Ventes aux enchères

Un accord enfin trouvé sur la reproduction de photographies dans les catalogues de ventes

Par Alexis Fournol (Avocat à la cour) · lejournaldesarts.fr

Le 5 mars 2018 - 625 mots

PARIS

Les auteurs de photographies percevront une rémunération attachée à la reproduction de leurs œuvres dans les catalogues.

Catalogues de ventes aux enchères
Catalogues de ventes aux enchères
Photo Ludosane

La discrétion s’imposait en raison de la sensibilité du sujet. D’un côté, les photographes et leurs agences souhaitaient depuis longtemps percevoir une rémunération au titre de la reproduction au sein des catalogues des œuvres dont la vacation était envisagée. De l’autre, les opérateurs de ventes volontaires refusaient de payer davantage de droits d’auteur, estimant contribuer déjà assez en ce domaine avec le versement du droit de suite.

Seul un compromis pouvait permettre de sortir d’une telle impasse à moins d’envisager un affrontement permanent devant les tribunaux, les agences photographiques ayant décidé depuis quelques temps de faire valoir les droits de leurs photographes en exigeant le versement de droits d’auteur a posteriori de la vente.

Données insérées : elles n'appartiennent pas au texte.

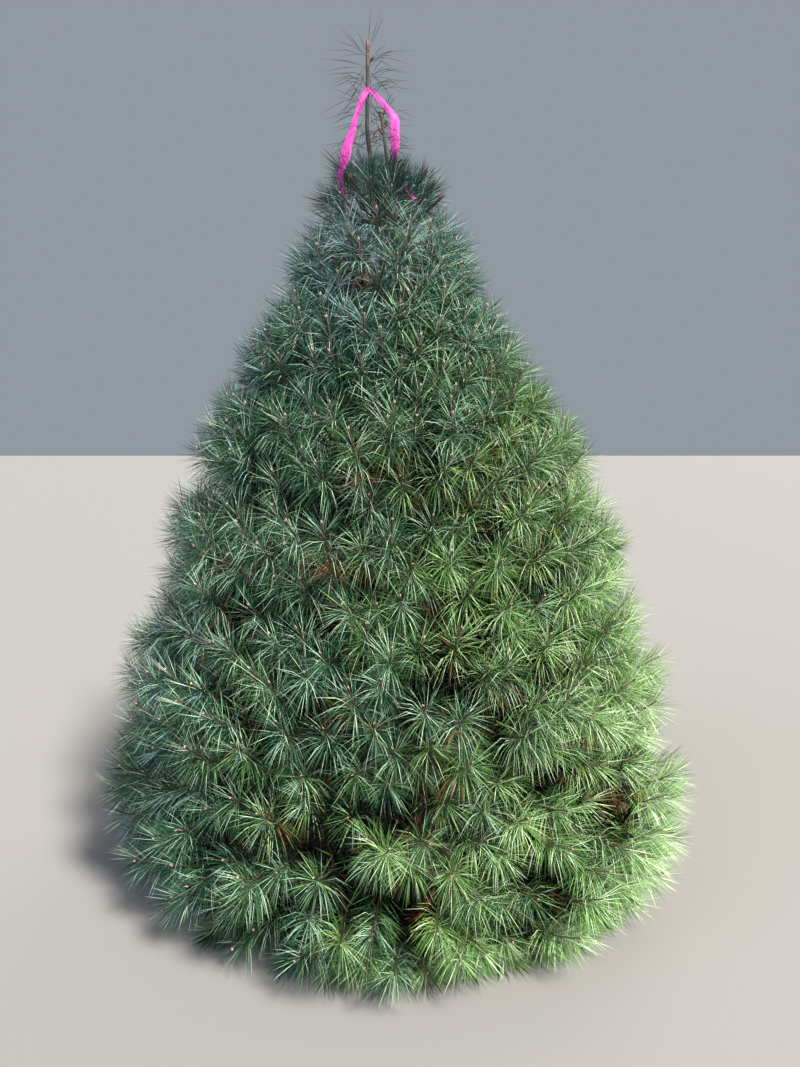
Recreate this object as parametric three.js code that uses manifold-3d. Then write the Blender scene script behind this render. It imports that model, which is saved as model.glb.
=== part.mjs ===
// Eastern white pine, sheared to a full cone as a seasonal tree and still rooted in the ground.
// Millimetres, +Z up, front towards -Y. The origin is the middle of the trunk's flat cut at
// ground level. The trunk runs whole from the ground to the tip of the leader. Boughs leave it in
// whorls, and each carries one mass of foliage that keeps to its own cell of the crown: a stem, a
// smaller core that fans out from it, and the sprays of needles on the ends of its shoots.
import * as THREE from "three";
import { mergeVertices } from "three/addons/utils/BufferGeometryUtils.js";
import Module from "manifold-3d";

const wasm = await Module();
wasm.setup();

const deg = Math.PI / 180;

// The real gap between a limb and what it carries.
const seatGap = 0.3;

// Radius of the crown at the needle tips, measured from the trunk, at each height.
const crownProfile = [
  [0, 760],
  [50, 845],
  [150, 900],
  [300, 918],
  [420, 915],
  [700, 850],
  [1000, 750],
  [1200, 682],
  [1420, 620],
  [1600, 516],
  [1780, 394],
  [1950, 336],
  [2100, 256],
  [2290, 190],
];

// Trunk and leader: height, offset to +X and to +Y, and radius.
const trunkStations = [
  [0, 0, 0, 58],
  [30, 0, 0, 50],
  [80, -1, 0, 45],
  [190, -3, 2, 42],
  [470, -10, 5, 38],
  [840, -20, 10, 33],
  [1180, -29, 12, 28],
  [1500, -38, 12, 23],
  [1790, -45, 10, 18],
  [2040, -50, 6, 14],
  [2085, -53, 5, 12],
  [2140, -68, 2, 8],
  [2220, -88, 0, 6.8],
  [2330, -101, -2, 6.2],
  [2450, -99, -2, 5.4],
  [2560, -97, 0, 4.6],
  [2575, -97, 0, 2.2],
];
const trunkSides = 10;

// Whorls from the ground up: the height where the boughs leave the trunk, their number, the
// azimuth of the first, the share of the crown's radius that the bare bough spans, and the cell's
// lower limit at the trunk (foot) and at the crown's edge (rim). Sprays stand in rows.
const whorls = [
  { at: 150, size: 1.2, boughs: 5, turn: 18, span: 0.34, foot: 14, rim: 8, rows: 3, across: 4, tilt: -2 },
  { at: 470, size: 1.2, boughs: 5, turn: 54, span: 0.32, foot: 320, rim: 530, rows: 3, across: 4, tilt: 18 },
  { at: 840, size: 1.15, boughs: 5, turn: 10, span: 0.32, foot: 670, rim: 955, rows: 3, across: 3, tilt: 26 },
  { at: 1180, size: 1.1, boughs: 4, turn: 52, span: 0.32, foot: 1010, rim: 1290, rows: 3, across: 4, tilt: 34 },
  { at: 1500, size: 0.95, boughs: 4, turn: 4, span: 0.3, foot: 1340, rim: 1590, rows: 2, across: 4, tilt: 42 },
  { at: 1790, size: 0.9, boughs: 3, turn: 40, span: 0.26, foot: 1640, rim: 1850, rows: 2, across: 5, tilt: 52 },
];
// Round the foot of the leader four tufts of upright shoots stand straight on the trunk.
const topTufts = { at: 2062, tufts: 4, turn: 35, foot: 1950, rim: 2085, top: 2330, shoots: 4 };
// Sparse needles clothe the leader, and one more upright shoot that stands close beside it.
const leaderNeedles = { from: 2205, to: 2562, wall: 3.4, bands: 9, share: 0.42, needle: 108 };
const sideShoot = {
  stations: [
    [2110, -30, -20, 5],
    [2210, -36, -30, 5],
    [2270, -42, -30, 4.6],
    [2335, -50, -28, 4.2],
    [2395, -58, -24, 3],
  ],
  share: 0.6,
  needle: 84,
};

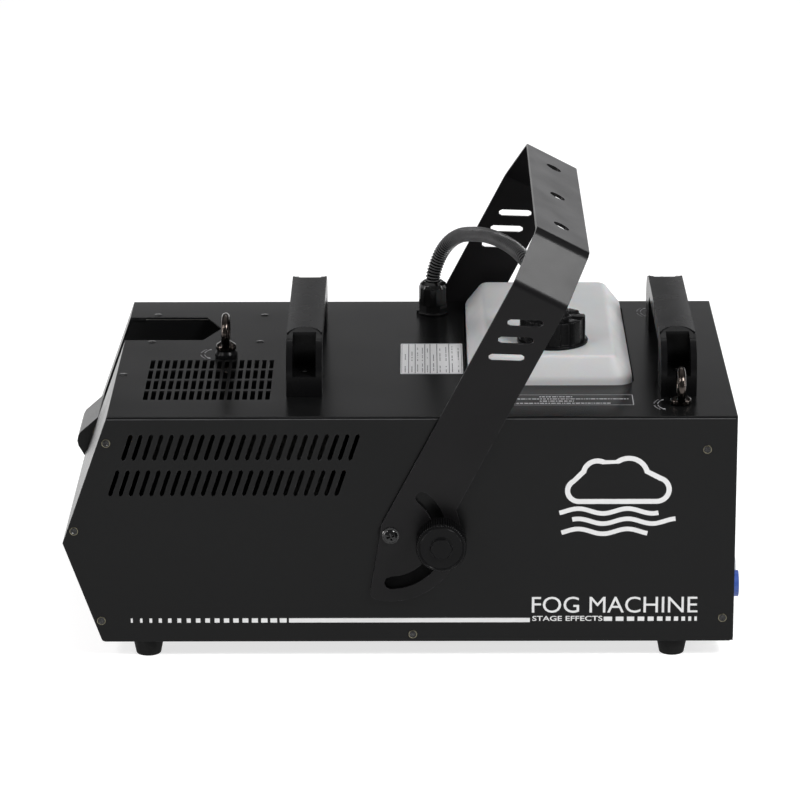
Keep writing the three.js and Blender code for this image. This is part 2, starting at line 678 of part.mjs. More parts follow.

La position des opérateurs de ventes volontaires ne pouvait tenir au regard des dispositions légales en la matière. Si la loi du 10 juillet 2000, réformant les ventes aux enchères publiques, a bien exempté les commissaires-priseurs judiciaires de l’acquittement d’un tel droit, aux termes de l’article L. 122-5, d) du Code de la propriété intellectuelle, une telle exception ne s’étend nullement au bénéfice des ventes volontaires. Et le Recueil des obligations déontologiques rappelle à ce titre, en son article 1.2.1, que les opérateurs doivent s’assurer « pour les besoins de la vente, des autorisations nécessaires à la reproduction et à l’exposition des objets soumis au droit d’auteur ». Depuis 2000, de nombreuses tentatives ont existé afin d’essayer d’aligner les ventes volontaires sur les ventes judiciaires, sans succès néanmoins, en raison de l’opposition toujours affichée du ministère de la Culture.

Malgré le principe de rémunération proportionnelle attachée à l’exploitation de tout droit d’auteur, le ministère a proposé de réfléchir à un système de droit forfaitaire généralisé pour faciliter le travail des opérateurs de ventes volontaires. C’est dans cette optique que s’est tenue la mission de médiation sous la présidence de Madame Anne-Elisabeth Crédeville, vice-président du Conseil supérieur de la propriété littéraire et artistique (CSPLA), instance consultative indépendante chargée de conseiller le ministre de la Culture, et sous l’égide du Conseil des ventes volontaires. Réunissant moins d’une dizaine d’opérateurs, deux sociétés de gestion collective (l’Adagp et la Saif), ainsi que deux agences de presse (Magnum et Gamma-Rapho), la médiation a abouti, au terme de très nombreux mois de discussion, à une solution de compromis. La longueur des discussions s’expliquait ici essentiellement par la difficulté à aboutir à un accord autour d’un tarif accepté par tous les acteurs concernés.

Un « guichet unique » est ainsi créé auprès de l’Adagp, chargée de délivrer les autorisations de reproduction et de percevoir les droits afférents, une fois que les opérateurs ont signé un contrat individuel avec la société de gestion collective. Depuis janvier 2018 plusieurs opérateurs de ventes volontaires ont conclu un tel contrat, le premier accord datant de la dernière édition de Paris Photo selon nos informations.

Dès 2015, le Conseil des ventes volontaires soulignait, dans son rapport annuel, la possibilité pour les auteurs de demander « un droit de reproduction, lorsque la photographie répond aux conditions de protection des œuvres de l’esprit et notamment à la condition d’originalité ». Une telle revendication a été notamment portée judiciairement par l’agence Magnum en 2014 à l’encontre de deux maisons de ventes. Mais n’ayant pu produire de mandats réguliers de la part de ses photographes, l’agence avait échoué à faire valoir ses droits devant le Tribunal de grande instance de Paris en 2016, avant qu’une solution ne soit trouvée en dehors de l’enceinte judiciaire en 2017. Depuis, les deux agences phares en France ont sollicité tous leurs auteurs afin de peser dans les discussions. Reste désormais à s’assurer que tous les opérateurs suivent à leur tour le chemin ouvert par la médiation.